▸ The request
Repeat the lines of the data that follow, please, starting at the first and stopping after the one with "axis=-1, keepdims=True), 1e-9)".

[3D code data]

## START

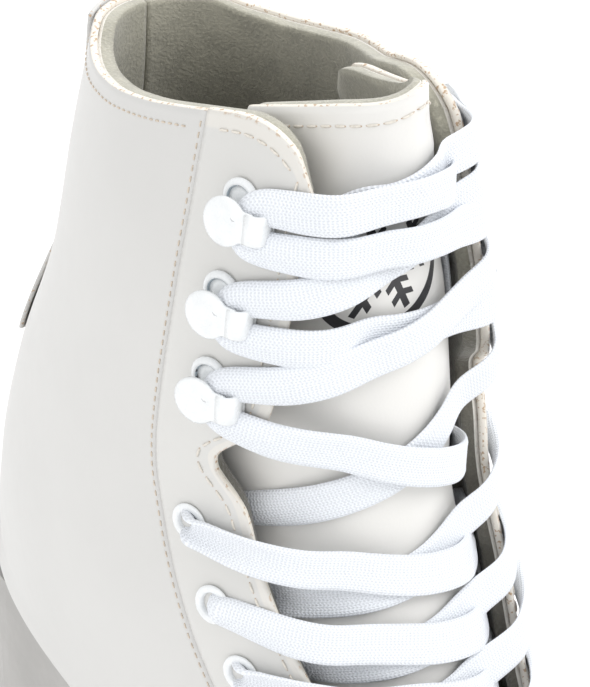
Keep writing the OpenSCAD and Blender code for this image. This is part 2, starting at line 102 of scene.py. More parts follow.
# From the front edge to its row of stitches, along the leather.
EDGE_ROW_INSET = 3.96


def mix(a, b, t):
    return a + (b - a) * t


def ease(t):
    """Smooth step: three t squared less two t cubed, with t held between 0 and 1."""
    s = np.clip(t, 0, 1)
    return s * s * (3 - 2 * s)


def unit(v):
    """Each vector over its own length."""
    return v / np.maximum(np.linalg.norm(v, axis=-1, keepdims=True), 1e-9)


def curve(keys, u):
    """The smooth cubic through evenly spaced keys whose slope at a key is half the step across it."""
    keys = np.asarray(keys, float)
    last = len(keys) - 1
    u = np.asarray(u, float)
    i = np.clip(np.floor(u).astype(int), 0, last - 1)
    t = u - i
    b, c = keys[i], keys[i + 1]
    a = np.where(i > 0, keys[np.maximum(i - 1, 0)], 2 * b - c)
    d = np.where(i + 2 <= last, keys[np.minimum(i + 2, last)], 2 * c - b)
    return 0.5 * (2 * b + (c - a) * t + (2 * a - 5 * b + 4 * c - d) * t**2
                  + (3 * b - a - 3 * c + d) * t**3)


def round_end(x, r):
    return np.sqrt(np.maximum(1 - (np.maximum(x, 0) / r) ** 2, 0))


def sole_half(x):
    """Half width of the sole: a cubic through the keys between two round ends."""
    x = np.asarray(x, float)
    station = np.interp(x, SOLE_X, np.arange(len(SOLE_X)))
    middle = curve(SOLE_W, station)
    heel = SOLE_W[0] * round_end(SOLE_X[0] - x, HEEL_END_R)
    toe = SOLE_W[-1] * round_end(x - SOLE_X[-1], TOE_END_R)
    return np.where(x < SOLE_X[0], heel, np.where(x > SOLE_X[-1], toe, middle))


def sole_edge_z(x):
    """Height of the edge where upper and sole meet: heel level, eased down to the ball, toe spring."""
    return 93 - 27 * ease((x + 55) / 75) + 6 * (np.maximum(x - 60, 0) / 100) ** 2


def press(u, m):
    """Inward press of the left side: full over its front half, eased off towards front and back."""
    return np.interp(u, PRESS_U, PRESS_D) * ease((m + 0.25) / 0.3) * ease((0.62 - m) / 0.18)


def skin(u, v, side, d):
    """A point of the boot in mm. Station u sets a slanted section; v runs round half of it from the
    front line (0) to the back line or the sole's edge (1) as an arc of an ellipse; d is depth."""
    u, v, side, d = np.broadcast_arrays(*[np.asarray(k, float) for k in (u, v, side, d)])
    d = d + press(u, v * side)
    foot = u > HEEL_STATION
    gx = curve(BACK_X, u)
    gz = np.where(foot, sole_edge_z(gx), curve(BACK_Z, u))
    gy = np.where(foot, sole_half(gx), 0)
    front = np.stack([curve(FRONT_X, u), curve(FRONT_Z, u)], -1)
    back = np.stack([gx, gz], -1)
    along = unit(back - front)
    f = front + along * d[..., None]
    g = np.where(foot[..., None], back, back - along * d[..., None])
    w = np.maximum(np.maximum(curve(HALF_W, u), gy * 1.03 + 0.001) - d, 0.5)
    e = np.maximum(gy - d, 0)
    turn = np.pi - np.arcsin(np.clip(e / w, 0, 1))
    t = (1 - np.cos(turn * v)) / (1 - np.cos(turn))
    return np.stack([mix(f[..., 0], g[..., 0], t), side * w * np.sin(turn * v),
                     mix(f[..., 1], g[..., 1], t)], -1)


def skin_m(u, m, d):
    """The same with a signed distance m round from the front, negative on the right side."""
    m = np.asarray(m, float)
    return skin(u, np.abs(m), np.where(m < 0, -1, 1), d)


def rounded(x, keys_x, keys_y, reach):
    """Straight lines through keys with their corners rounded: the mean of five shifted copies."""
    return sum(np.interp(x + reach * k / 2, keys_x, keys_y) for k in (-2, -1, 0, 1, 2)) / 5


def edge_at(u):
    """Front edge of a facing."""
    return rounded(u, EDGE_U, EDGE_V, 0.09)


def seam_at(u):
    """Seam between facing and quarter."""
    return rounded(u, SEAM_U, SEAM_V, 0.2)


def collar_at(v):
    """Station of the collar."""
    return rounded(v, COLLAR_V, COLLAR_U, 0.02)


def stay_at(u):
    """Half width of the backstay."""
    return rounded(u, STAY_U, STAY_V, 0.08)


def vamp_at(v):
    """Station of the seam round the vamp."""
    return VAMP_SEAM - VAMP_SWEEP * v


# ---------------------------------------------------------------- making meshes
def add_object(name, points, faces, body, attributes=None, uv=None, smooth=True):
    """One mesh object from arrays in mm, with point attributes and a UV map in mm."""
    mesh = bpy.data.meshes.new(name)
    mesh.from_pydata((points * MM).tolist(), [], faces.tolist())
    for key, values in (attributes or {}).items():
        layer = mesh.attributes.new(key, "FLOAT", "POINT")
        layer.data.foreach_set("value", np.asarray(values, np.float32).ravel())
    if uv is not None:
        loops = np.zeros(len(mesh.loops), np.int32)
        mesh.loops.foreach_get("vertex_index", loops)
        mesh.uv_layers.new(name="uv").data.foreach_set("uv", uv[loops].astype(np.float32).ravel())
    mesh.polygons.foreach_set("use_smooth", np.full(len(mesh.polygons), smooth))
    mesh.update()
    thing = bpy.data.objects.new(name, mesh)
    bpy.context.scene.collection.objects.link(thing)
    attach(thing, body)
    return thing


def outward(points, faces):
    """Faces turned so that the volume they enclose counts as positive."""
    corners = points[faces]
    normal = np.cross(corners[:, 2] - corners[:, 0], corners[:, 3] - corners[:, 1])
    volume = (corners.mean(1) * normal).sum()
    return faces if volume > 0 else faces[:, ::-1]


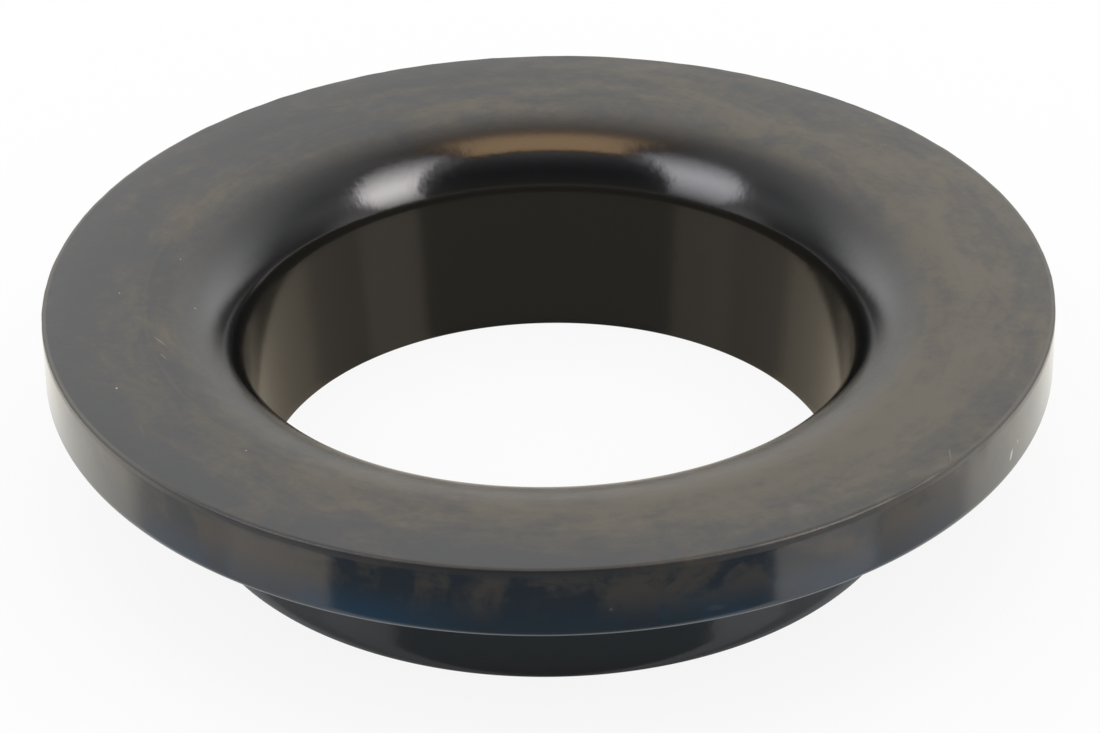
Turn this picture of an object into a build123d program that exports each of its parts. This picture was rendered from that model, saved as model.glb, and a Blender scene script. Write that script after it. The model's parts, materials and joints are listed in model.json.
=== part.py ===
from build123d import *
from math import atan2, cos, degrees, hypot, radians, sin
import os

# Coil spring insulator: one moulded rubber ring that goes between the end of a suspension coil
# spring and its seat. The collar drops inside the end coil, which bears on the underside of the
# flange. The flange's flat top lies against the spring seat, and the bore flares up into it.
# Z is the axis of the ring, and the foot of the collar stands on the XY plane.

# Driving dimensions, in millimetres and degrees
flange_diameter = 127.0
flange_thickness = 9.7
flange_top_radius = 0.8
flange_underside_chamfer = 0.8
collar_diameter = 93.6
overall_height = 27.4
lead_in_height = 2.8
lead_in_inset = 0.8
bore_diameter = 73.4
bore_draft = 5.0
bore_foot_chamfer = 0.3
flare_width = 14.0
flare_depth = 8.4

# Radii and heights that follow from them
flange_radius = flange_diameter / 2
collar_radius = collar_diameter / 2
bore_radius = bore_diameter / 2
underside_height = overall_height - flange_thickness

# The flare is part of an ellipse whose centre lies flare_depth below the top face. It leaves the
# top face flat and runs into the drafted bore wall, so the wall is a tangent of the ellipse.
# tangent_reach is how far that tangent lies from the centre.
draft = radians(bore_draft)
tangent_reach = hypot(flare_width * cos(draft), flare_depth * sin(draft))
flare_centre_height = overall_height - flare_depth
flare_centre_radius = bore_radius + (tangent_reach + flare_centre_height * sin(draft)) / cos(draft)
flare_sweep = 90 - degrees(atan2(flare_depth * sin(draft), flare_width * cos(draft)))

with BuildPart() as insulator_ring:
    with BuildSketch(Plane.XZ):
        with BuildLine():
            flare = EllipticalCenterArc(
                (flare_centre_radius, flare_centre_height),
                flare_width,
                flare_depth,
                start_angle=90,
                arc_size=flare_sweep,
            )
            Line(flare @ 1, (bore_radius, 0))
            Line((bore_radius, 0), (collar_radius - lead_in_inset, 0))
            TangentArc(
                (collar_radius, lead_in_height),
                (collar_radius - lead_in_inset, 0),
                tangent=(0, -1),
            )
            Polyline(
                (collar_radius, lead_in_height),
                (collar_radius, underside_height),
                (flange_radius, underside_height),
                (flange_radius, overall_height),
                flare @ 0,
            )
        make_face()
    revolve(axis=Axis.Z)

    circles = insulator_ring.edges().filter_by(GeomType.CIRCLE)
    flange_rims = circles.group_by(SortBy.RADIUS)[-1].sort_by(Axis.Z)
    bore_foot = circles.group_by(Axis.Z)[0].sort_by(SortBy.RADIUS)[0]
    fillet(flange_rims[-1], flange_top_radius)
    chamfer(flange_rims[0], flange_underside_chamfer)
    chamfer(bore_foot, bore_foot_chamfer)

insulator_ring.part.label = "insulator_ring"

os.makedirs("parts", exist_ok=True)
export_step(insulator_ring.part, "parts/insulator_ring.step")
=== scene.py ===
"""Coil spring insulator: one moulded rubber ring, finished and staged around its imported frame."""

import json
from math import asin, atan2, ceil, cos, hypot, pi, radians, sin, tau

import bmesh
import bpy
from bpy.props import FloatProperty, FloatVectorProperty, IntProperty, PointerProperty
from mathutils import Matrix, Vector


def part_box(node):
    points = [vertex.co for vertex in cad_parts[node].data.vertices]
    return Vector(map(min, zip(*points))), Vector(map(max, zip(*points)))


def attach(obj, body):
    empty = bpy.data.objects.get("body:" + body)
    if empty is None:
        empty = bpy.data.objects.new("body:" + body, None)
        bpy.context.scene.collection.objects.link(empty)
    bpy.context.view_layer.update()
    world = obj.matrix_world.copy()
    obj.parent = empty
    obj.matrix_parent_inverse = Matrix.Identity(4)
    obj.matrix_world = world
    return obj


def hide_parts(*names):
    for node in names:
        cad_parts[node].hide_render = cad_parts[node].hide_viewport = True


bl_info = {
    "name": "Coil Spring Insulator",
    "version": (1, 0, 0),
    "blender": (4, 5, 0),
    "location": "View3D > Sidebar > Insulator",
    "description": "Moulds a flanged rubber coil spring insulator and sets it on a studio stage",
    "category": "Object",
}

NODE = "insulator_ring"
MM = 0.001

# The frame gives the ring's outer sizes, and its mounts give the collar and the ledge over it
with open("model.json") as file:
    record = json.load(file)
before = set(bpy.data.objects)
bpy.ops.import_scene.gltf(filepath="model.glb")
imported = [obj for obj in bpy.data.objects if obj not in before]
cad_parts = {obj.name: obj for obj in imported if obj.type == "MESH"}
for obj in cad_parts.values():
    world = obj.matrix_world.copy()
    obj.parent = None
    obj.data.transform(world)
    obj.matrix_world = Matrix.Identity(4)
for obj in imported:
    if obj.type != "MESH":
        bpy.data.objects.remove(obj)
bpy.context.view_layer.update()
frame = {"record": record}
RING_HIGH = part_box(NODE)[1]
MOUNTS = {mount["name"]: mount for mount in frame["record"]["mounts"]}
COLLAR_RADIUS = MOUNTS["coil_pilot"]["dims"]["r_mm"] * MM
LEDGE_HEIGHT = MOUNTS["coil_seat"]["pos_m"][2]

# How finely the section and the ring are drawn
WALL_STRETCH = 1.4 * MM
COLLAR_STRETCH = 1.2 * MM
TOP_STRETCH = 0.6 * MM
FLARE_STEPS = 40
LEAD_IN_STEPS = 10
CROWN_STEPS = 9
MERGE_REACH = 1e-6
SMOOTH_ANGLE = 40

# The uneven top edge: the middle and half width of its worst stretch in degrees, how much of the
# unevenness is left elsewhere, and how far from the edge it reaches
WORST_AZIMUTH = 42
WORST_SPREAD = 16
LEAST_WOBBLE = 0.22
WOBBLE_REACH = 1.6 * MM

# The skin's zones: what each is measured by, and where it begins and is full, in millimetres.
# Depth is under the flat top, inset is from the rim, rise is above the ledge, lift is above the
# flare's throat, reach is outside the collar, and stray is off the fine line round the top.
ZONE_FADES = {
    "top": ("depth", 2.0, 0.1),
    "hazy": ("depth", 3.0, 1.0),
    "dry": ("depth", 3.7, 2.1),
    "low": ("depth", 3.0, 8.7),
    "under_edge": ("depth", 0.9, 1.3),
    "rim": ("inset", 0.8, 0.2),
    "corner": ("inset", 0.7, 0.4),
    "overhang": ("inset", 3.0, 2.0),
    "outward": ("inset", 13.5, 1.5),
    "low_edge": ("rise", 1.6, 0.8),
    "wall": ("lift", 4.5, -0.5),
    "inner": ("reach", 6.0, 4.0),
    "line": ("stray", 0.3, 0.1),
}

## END

▸ Response to the task
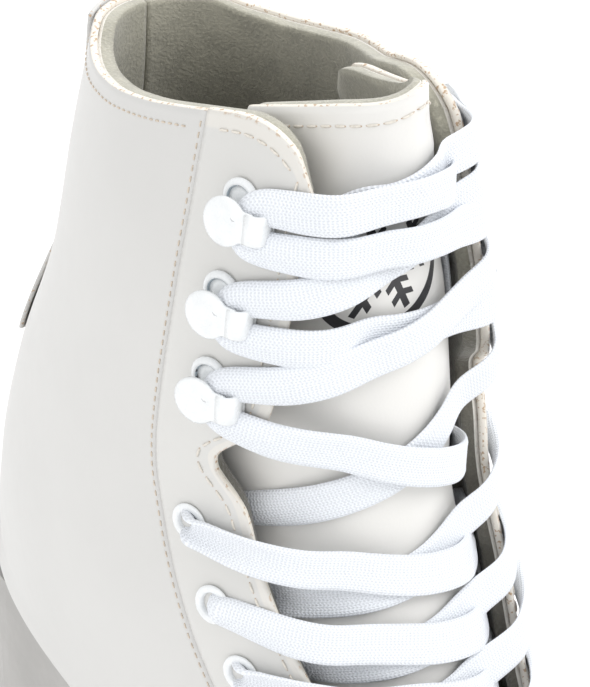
Keep writing the OpenSCAD and Blender code for this image. This is part 2, starting at line 102 of scene.py. More parts follow.
# From the front edge to its row of stitches, along the leather.
EDGE_ROW_INSET = 3.96


def mix(a, b, t):
    return a + (b - a) * t


def ease(t):
    """Smooth step: three t squared less two t cubed, with t held between 0 and 1."""
    s = np.clip(t, 0, 1)
    return s * s * (3 - 2 * s)


def unit(v):
    """Each vector over its own length."""
    return v / np.maximum(np.linalg.norm(v, axis=-1, keepdims=True), 1e-9)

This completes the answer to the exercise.